### DATA EXCERPTS ###
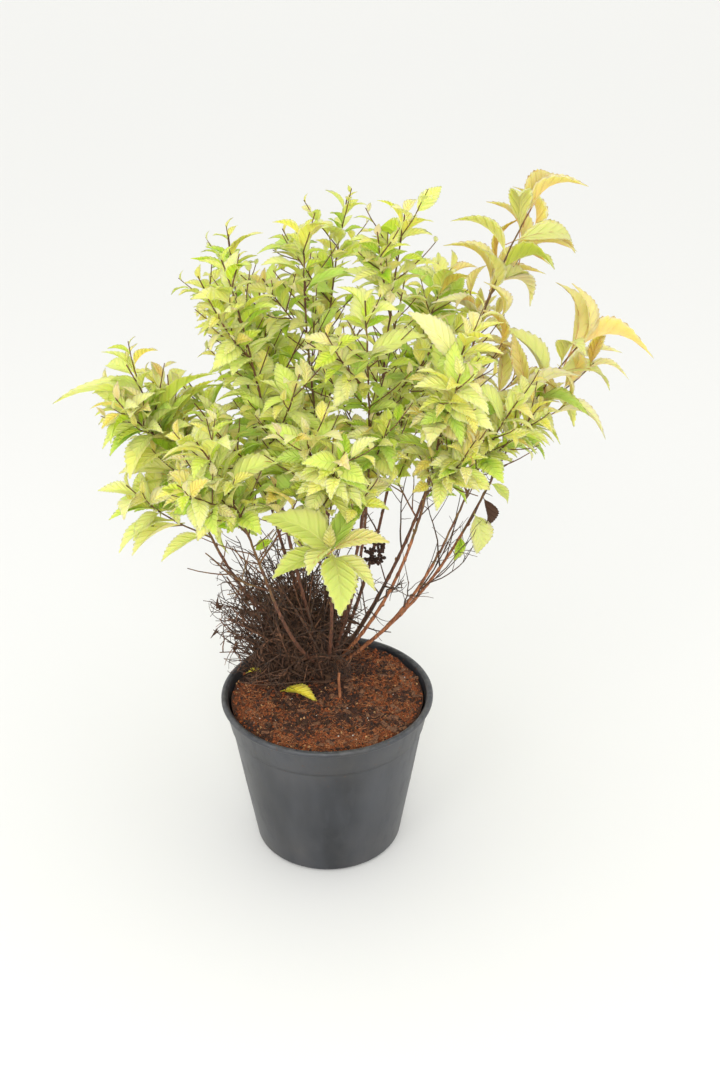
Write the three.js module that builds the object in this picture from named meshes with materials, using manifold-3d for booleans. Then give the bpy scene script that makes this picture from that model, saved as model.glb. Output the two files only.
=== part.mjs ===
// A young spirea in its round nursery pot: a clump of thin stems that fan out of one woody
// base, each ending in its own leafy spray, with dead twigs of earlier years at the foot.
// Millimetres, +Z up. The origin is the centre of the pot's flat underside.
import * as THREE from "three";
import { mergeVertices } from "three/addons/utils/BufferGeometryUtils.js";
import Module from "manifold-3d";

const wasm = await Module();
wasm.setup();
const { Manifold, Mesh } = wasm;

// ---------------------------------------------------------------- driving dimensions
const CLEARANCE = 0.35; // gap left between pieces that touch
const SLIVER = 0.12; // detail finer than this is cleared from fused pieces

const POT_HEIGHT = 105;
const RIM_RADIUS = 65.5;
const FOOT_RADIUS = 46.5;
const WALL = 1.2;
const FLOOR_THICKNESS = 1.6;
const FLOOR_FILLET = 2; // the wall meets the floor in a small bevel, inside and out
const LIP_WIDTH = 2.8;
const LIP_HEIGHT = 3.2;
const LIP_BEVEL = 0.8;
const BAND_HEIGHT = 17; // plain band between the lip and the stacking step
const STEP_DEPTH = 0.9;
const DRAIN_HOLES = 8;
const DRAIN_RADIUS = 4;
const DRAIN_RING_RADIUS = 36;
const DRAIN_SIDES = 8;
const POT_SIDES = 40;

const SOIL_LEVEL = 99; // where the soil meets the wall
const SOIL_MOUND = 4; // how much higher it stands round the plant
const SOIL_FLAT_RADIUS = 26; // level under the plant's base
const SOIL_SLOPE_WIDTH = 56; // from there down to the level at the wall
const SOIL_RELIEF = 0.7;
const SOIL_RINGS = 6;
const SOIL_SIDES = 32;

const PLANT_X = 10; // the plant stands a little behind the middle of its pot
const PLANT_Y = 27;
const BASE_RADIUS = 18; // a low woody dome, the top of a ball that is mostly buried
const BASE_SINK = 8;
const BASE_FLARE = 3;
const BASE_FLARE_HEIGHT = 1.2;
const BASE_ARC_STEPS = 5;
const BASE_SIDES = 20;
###
### DATA EXCERPTS ###
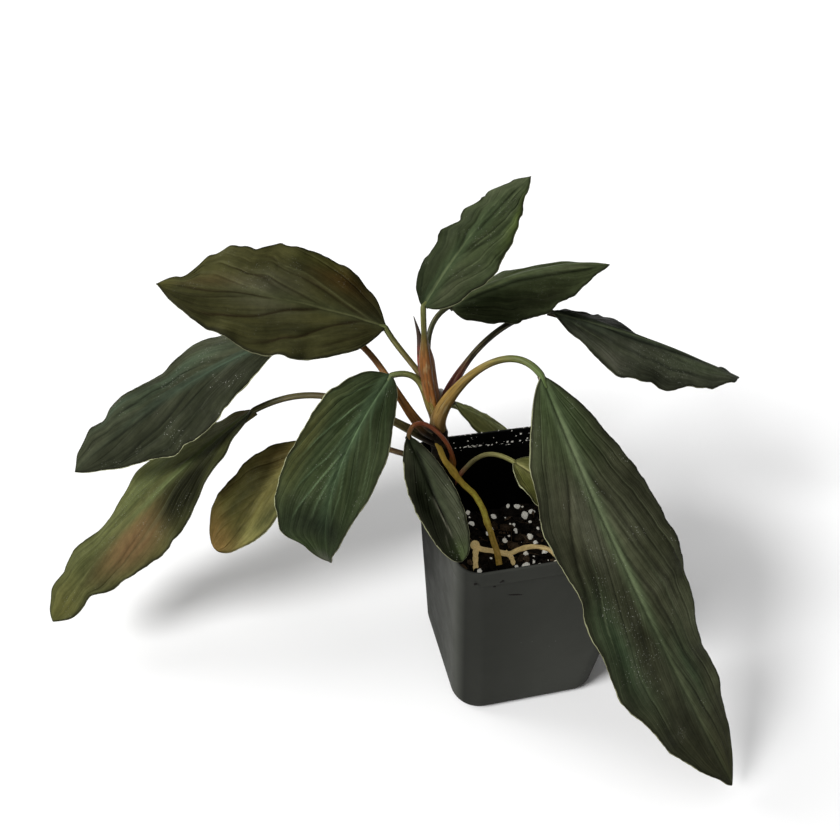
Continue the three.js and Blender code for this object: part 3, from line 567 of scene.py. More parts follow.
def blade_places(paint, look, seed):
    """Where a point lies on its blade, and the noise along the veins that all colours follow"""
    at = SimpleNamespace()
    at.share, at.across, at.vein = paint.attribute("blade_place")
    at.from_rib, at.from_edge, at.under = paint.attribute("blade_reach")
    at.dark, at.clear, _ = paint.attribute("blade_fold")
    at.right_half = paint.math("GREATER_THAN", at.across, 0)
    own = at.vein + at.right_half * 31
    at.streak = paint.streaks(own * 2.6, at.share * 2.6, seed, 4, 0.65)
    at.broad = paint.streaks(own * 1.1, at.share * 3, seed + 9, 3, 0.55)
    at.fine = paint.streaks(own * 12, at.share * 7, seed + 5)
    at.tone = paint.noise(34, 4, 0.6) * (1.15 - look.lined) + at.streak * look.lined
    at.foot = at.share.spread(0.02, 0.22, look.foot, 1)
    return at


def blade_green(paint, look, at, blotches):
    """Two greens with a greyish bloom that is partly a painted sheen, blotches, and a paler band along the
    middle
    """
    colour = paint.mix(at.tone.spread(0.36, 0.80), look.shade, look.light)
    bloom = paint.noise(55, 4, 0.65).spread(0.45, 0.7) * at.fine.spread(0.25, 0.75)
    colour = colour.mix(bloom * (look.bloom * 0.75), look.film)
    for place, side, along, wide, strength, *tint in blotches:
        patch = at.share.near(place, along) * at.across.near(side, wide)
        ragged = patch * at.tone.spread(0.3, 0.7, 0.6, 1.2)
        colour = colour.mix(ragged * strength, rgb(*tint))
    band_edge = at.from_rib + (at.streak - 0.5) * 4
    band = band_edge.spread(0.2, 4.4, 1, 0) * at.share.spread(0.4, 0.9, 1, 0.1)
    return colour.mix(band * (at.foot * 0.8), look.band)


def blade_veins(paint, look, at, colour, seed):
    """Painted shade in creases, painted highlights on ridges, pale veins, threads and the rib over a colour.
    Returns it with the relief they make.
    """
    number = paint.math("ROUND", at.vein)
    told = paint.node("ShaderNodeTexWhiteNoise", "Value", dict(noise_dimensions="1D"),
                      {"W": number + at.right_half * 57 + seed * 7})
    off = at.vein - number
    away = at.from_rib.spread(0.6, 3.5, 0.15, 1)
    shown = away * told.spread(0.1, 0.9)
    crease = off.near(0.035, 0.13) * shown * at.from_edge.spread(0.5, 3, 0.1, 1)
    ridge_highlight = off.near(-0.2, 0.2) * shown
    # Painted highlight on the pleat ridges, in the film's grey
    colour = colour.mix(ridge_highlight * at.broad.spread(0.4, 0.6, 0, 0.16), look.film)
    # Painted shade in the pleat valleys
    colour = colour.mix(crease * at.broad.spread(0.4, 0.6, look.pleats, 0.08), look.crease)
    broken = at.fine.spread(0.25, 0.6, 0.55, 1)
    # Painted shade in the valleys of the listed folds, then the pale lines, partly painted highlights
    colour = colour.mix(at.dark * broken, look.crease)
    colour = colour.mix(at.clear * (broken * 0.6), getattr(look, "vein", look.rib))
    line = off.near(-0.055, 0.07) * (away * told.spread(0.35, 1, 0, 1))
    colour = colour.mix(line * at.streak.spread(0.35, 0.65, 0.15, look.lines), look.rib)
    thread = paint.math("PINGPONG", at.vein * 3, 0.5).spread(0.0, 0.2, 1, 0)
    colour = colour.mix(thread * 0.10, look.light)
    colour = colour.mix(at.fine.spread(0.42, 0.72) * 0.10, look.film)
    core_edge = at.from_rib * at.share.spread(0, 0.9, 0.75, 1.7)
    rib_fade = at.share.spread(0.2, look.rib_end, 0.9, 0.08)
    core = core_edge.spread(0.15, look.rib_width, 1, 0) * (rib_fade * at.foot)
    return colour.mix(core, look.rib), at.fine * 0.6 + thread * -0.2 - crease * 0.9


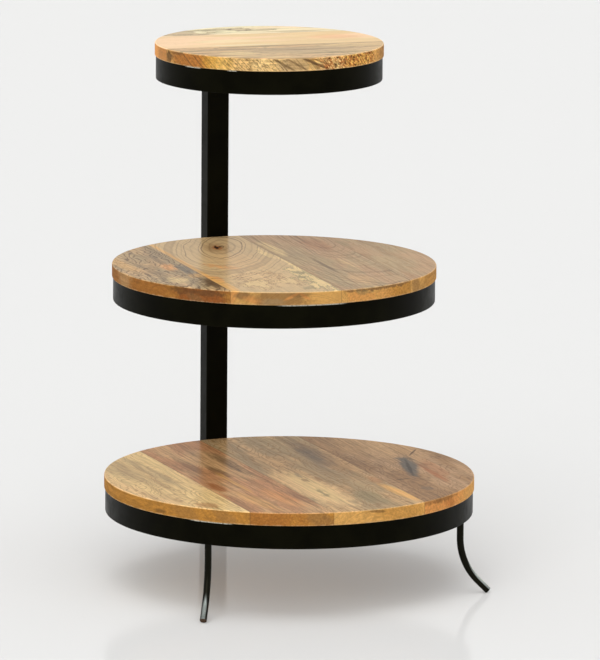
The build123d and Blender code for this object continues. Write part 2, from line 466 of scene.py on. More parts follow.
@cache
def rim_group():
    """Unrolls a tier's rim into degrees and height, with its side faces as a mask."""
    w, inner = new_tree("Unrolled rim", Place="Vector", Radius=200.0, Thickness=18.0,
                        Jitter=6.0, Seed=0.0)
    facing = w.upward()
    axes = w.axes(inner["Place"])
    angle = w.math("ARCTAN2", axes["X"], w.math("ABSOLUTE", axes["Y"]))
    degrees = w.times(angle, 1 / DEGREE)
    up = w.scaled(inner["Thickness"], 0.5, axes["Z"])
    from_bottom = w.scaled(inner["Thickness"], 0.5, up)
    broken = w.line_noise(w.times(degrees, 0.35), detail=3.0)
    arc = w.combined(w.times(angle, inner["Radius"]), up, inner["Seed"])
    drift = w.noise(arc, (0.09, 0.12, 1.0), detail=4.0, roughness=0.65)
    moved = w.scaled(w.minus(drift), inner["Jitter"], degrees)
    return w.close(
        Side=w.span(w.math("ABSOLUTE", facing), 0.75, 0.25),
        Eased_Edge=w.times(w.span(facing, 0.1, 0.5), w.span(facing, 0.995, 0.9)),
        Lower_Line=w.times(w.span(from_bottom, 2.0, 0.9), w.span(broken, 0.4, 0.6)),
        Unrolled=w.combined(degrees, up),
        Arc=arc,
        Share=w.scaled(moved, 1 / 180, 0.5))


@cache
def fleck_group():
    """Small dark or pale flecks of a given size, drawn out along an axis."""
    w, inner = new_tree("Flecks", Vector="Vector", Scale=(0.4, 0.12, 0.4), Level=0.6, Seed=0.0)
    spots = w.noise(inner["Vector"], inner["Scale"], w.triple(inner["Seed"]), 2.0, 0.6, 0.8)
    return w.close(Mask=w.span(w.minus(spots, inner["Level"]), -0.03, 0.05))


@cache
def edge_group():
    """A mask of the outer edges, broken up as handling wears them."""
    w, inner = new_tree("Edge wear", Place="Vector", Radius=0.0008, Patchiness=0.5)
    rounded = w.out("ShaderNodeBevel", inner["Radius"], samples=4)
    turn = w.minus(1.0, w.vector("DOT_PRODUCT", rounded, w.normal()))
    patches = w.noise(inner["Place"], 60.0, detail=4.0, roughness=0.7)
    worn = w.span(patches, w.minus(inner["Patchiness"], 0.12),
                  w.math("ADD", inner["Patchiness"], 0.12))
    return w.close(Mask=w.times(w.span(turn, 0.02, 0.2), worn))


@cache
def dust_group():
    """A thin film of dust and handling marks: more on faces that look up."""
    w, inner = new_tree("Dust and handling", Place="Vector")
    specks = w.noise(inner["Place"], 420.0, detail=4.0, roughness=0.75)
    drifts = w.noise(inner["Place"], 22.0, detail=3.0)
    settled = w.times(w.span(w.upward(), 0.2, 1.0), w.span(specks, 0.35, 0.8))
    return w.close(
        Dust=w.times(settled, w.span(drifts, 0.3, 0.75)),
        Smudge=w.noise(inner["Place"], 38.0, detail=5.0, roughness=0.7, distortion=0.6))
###
### DATA EXCERPTS ###
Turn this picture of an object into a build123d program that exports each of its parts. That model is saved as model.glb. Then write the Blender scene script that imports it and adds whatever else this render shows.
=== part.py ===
###
### GOAL
Starting at the line that contains "Continue the three.js" and ending at the line that contains "return colour.mix(band *", repeat each line exactly, both ends included, and nothing else.

### WRITTEN REPLY
Continue the three.js and Blender code for this object: part 3, from line 567 of scene.py. More parts follow.
def blade_places(paint, look, seed):
    """Where a point lies on its blade, and the noise along the veins that all colours follow"""
    at = SimpleNamespace()
    at.share, at.across, at.vein = paint.attribute("blade_place")
    at.from_rib, at.from_edge, at.under = paint.attribute("blade_reach")
    at.dark, at.clear, _ = paint.attribute("blade_fold")
    at.right_half = paint.math("GREATER_THAN", at.across, 0)
    own = at.vein + at.right_half * 31
    at.streak = paint.streaks(own * 2.6, at.share * 2.6, seed, 4, 0.65)
    at.broad = paint.streaks(own * 1.1, at.share * 3, seed + 9, 3, 0.55)
    at.fine = paint.streaks(own * 12, at.share * 7, seed + 5)
    at.tone = paint.noise(34, 4, 0.6) * (1.15 - look.lined) + at.streak * look.lined
    at.foot = at.share.spread(0.02, 0.22, look.foot, 1)
    return at


def blade_green(paint, look, at, blotches):
    """Two greens with a greyish bloom that is partly a painted sheen, blotches, and a paler band along the
    middle
    """
    colour = paint.mix(at.tone.spread(0.36, 0.80), look.shade, look.light)
    bloom = paint.noise(55, 4, 0.65).spread(0.45, 0.7) * at.fine.spread(0.25, 0.75)
    colour = colour.mix(bloom * (look.bloom * 0.75), look.film)
    for place, side, along, wide, strength, *tint in blotches:
        patch = at.share.near(place, along) * at.across.near(side, wide)
        ragged = patch * at.tone.spread(0.3, 0.7, 0.6, 1.2)
        colour = colour.mix(ragged * strength, rgb(*tint))
    band_edge = at.from_rib + (at.streak - 0.5) * 4
    band = band_edge.spread(0.2, 4.4, 1, 0) * at.share.spread(0.4, 0.9, 1, 0.1)
    return colour.mix(band * (at.foot * 0.8), look.band)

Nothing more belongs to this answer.